You can build the flow three ways, from the tabs in the flow builder:
  • Workflow — a visual drag-and-drop editor. Add nodes, set the start node, mark terminal nodes, and draw edges between them.
  • Generate — describe your IVR in plain language and let Coval draft the tree for you. For example:
    A bank IVR that greets the caller, asks them to press 1 for account access or 2 for a new account, and falls back to an operator if the caller says “operator”.
    Type create example tree to drop in a ready-made sample to learn from.
  • JSON — paste or edit the flow directly.
{
  "start_node": "greeting",
  "match_threshold": 0.85,
  "nodes": [
    { "id": "greeting", "prompt": "Thanks for calling. Press 1 for billing, 2 for support.", "auto_advance_to": "main_menu" },
    { "id": "main_menu", "prompt": "Press 1 for billing, 2 for support." },
    { "id": "billing", "prompt": "You've reached billing.", "terminal": true },
    { "id": "support", "prompt": "You've reached support.", "terminal": true }
  ],
  "edges": [
    { "source": "main_menu", "destination": "billing", "input": "1", "match_type": "literal" },
    { "source": "main_menu", "destination": "support", "input": "2", "match_type": "literal" }
  ]
}
The Match threshold (default 0.85) controls how closely the agent’s spoken prompt has to match a node’s expected prompt to count as a match — raise it to be stricter about exact wording, lower it to allow more paraphrasing. Save the metric when your flow is complete.

2. Generate the test set

On the metric, click Generate test set. The button shows how many paths Coval found — for example, Generate test set (6 paths). Coval enumerates every route from the start node to each terminal node and creates one test case per path.
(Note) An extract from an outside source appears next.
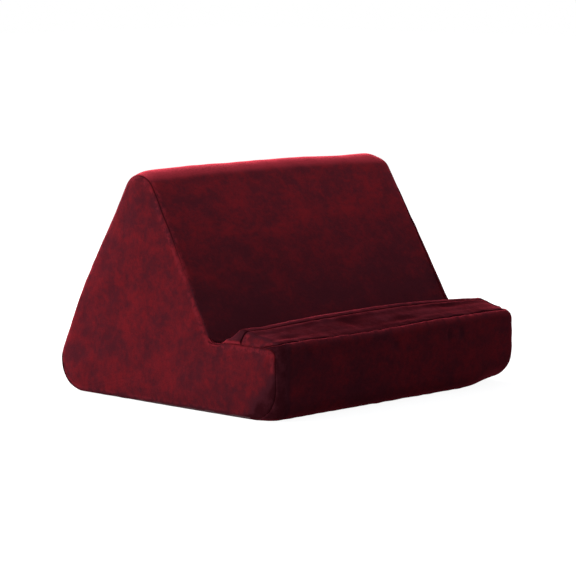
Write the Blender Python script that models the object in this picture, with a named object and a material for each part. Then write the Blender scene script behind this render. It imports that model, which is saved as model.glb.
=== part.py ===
"""Tablet cushion stand: a foam wedge and a foam ledge in a sewn velvet cover that closes with a zip.

Metres, +Z up. +X runs across the stand, and -Y is the front, where the tablet's lower edge sits in the
groove between the ledge and the backrest. The origin is on the floor, at the middle of the footprint.
"""

import math

import bmesh
import bpy
from mathutils import Matrix, Vector

# Overall form, measured on the outside of the cover.
WIDTH = 0.300
HEIGHT = 0.1955
BACKREST_ANGLE = math.radians(61.4)
REAR_ANGLE = math.radians(61.4)
APEX_RADIUS = 0.019
REAR_FOOT_RADIUS = 0.028

# Ledge in front of the backrest.
LEDGE_DEPTH = 0.079
GROOVE_FLOOR_HEIGHT = 0.054
GROOVE_RADIUS = 0.008
LEDGE_INNER_ANGLE = math.radians(52)
FRONT_TOP_HEIGHT = 0.0595
FRONT_TOP_RADIUS = 0.015
RIM_SETBACK = 0.017
RIM_RISE = 0.0055
RIM_HEIGHT = FRONT_TOP_HEIGHT + RIM_RISE
CREST_SETBACK = 0.044
CREST_RISE = 0.009
CREST_HEIGHT = RIM_HEIGHT + CREST_RISE
CREST_CROWN = 0.004
CREST_RADIUS = 0.007
FRONT_FOOT_RADIUS = 0.017

# Outline of the end panels, which lies inside the full section of the cushion.
EDGE_ROUND = 0.014
END_INSET = 0.0017
END_LIFT = 0.0005
END_SETBACK = 0.0025
END_LEDGE_DROP = 0.001
END_LEDGE_HEIGHT = FRONT_TOP_HEIGHT - END_LEDGE_DROP
END_LEDGE_RISE = 0.0015
END_APEX_RADIUS = 0.0205
END_FRONT_TOP_RADIUS = 0.009
END_FRONT_FOOT_RADIUS = 0.030

# Cloth and clearances.
COVER_THICKNESS = 0.002
LINING_THICKNESS = 0.0008
CLEARANCE = 0.0003
SEAM_GAP = 0.0003
SEAM_EASE = 0.003

# Zip across the rear face.
ZIP_RISE = 0.002
ZIP_MARGIN = 0.040
ZIP_OPENING = 0.009
ZIP_OPENING_TAPER = 0.004
TAPE_WIDTH = 0.008
TAPE_THICKNESS = 0.0007
TAPE_END = 0.010
BEAD_GAP = 0.0012
BEAD_WIDTH = 0.002
BEAD_HEIGHT = 0.0014
STOP_LENGTH = 0.002
SLIDER_LENGTH = 0.009
SLIDER_PLATE = 0.0009
SLIDER_FLANGE = 0.0008
SLIDER_WEB = 0.0006
BRIDGE_WIDTH = 0.0016
BRIDGE_BAR = 0.0009
BRIDGE_OPENING = 0.0021
BRIDGE_SPAN = 0.0082
PULL_LENGTH = 0.020
PULL_WIDTH = 0.0052
PULL_TIP_WIDTH = 0.0070
PULL_THICKNESS = 0.001
PULL_EYE_WIDTH = 0.003
PULL_EYE_LENGTH = 0.0046
ZIP_CHANNEL_DEPTH = 0.0030
ZIP_CHANNEL_RAMP = 0.004

# How finely the shapes are divided.
BIG_ROUND_STEPS = 8
SMALL_ROUND_STEPS = 4
EDGE_STEPS = 5
MIDDLE_STATIONS = 4
REAR_POINTS = 2
SLOPE_POINTS = 4
LEDGE_POINTS = 1
FRONT_POINTS = 2
BASE_POINTS = 3
PULL_TIP_STEPS = 8

VELVET = (0.16, 0.012, 0.02, 1.0)
LINING = (0.20, 0.03, 0.04, 1.0)
BASE_CLOTH = (0.05, 0.008, 0.012, 1.0)
FOAM = (0.86, 0.82, 0.66, 1.0)
TAPE = (0.10, 0.01, 0.016, 1.0)
METAL = (0.55, 0.52, 0.48, 1.0)

STRIP_END = WIDTH / 2 - COVER_THICKNESS - CLEARANCE
FOAM_DEPTH = COVER_THICKNESS + CLEARANCE
ZIP_END = WIDTH / 2 - ZIP_MARGIN


def turn_between(before, at, after):
    """Unit directions into and out of a corner, and the angle turned there."""
    into = (at - before).normalized()
    out = (after - at).normalized()
    return into, out, into.angle(out)


def rounded_corner(before, at, after, radius, steps):
    """Points of the arc of this radius in a corner, as a rational quadratic curve.

    A corner that is nearly straight still gets a short stretch of SEAM_EASE on each side.
    """
    into, out, turn = turn_between(before, at, after)
    reach = max(radius * math.tan(turn / 2), SEAM_EASE)
    start = at - into * reach
    end = at + out * reach
    weight = math.cos(turn / 2)
    points = []
    for k in range(steps + 1):
        t = k / steps
        a, b, c = (1 - t) ** 2, 2 * weight * t * (1 - t), t * t
        points.append((start * a + at * b + end * c) / (a + b + c))
    return points


def corners_of(inset, lift, ledge, crown):
    """Corners of one section, as (point, radius, steps), from the rear foot over the apex to the front foot.

    The wedge's sides lie inset inside the full section, and its base lies lift above the floor. The
    ledge is "full", with its groove and crest, or "end", which is the flat seam line of the end panels.
    """
    apex_turn = BACKREST_ANGLE + REAR_ANGLE
    full_top = HEIGHT + APEX_RADIUS * (1 / math.cos(apex_turn / 2) - 1)
    cot_back = 1 / math.tan(BACKREST_ANGLE)
    cot_rear = 1 / math.tan(REAR_ANGLE)
    foot = inset / math.sin(BACKREST_ANGLE)
    heel = full_top * (cot_back + cot_rear) - inset / math.sin(REAR_ANGLE)
    top = (heel - foot) / (cot_back + cot_rear)

    def on_backrest(z):
        return Vector((foot + z * cot_back, z))

    front = GROOVE_FLOOR_HEIGHT * cot_back - LEDGE_DEPTH
    rear_foot = (Vector((heel - lift * cot_rear, lift)), REAR_FOOT_RADIUS, BIG_ROUND_STEPS)
    peak = Vector((foot + top * cot_back, top))
    if ledge == "end":
        front += END_SETBACK
        apex = (peak, END_APEX_RADIUS, BIG_ROUND_STEPS)
        groove = on_backrest(END_LEDGE_HEIGHT)
        crest = END_LEDGE_HEIGHT + END_LEDGE_RISE
        heights = [crest, crest, END_LEDGE_HEIGHT]
        radii = GROOVE_RADIUS, CREST_RADIUS, CREST_RADIUS, END_FRONT_TOP_RADIUS
        foot_radius = END_FRONT_FOOT_RADIUS
    else:
        apex = (peak, APEX_RADIUS, BIG_ROUND_STEPS)
        sides = BACKREST_ANGLE + LEDGE_INNER_ANGLE
        drop = GROOVE_RADIUS * (1 / math.cos(sides / 2) - 1)
        groove = on_backrest(GROOVE_FLOOR_HEIGHT - drop)
        heights = [CREST_HEIGHT + crown, RIM_HEIGHT, FRONT_TOP_HEIGHT]
        radii = GROOVE_RADIUS, CREST_RADIUS, CREST_RADIUS, FRONT_TOP_RADIUS
        foot_radius = FRONT_FOOT_RADIUS
    places = [front + CREST_SETBACK, front + RIM_SETBACK, front]
    steps = SMALL_ROUND_STEPS
    ledge_points = [groove] + [Vector(p) for p in zip(places, heights)]
    ledge_corners = [(p, r, steps) for p, r in zip(ledge_points, radii)]
    front_foot = (Vector((front, lift)), foot_radius, BIG_ROUND_STEPS)
    return [rear_foot, apex, *ledge_corners, front_foot]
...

Each is a Script test case that replays the caller’s inputs along that path:
  • Keypad inputs become DTMF turns (1, 2, a generated PIN for a \d{4} edge).
  • Spoken keywords (fuzzy edges like operator) stay as text turns.
  • The exact nodes the path should visit are saved as the test case’s expected output, so the metric knows the correct route.
DTMF or speech. You control whether the generated caller inputs are dialed or spoken through how you define each edge: keypad digits (1, *, #) generate DTMF turns the caller presses, while keyword edges generate spoken text. Use digit edges to test keypad navigation, keyword edges to test voice navigation, or mix both.
Coval saves these as a test set named IVR Test Set – <your metric name> and opens it. Review the generated cases and tweak any wording before you run.

3. Run the simulation

Launch a run with:
  • your voice agent
  • the generated IVR test set
  • the IVR Flow Adherence metric
  • a voice persona — the script controls the keypresses and replies, so any neutral voice works
Launch the run. Coval calls your agent, replays each path’s inputs, and scores the result against the flow.

Read the results

Open a simulation and look at the IVR Flow Adherence metric. The score is the fraction of the nodes the caller walked whose prompt matched the flow — so 1.0 (100%) means every expected prompt was matched and every keypress routed as designed. Adherence is pass/fail, not a grade. Only a perfect 1.0 counts as a pass (green) — any divergence, even a single mismatched prompt or a keypress that routed to the wrong place, fails (red). Treat anything below 100% as a failure to investigate, not a partial success. The deep-dive view adds descriptive bands for context — Perfect adherence (100%), Mostly adhered (75%+), Partial adherence (above 0%), and Did not adhere (0%) — but those are just severity coloring, not passing scores. The Walk shows you what happened step by step: each node as Passed / Failed / Not visited, the first divergence (expected vs. actual prompt side by side), and each keypress with the branch it matched and where it led. Use it to decide where the fix belongs:
  • Prompt wording — the agent said roughly the right thing but scored below the match threshold. Tighten the agent’s prompt, or adjust the threshold if your wording is intentionally flexible.
  • Routing — a keypress led somewhere unexpected. Fix the agent’s menu handling or DTMF routing.
  • Coverage — add nodes or edges to the flow and regenerate the test set to exercise more of the menu.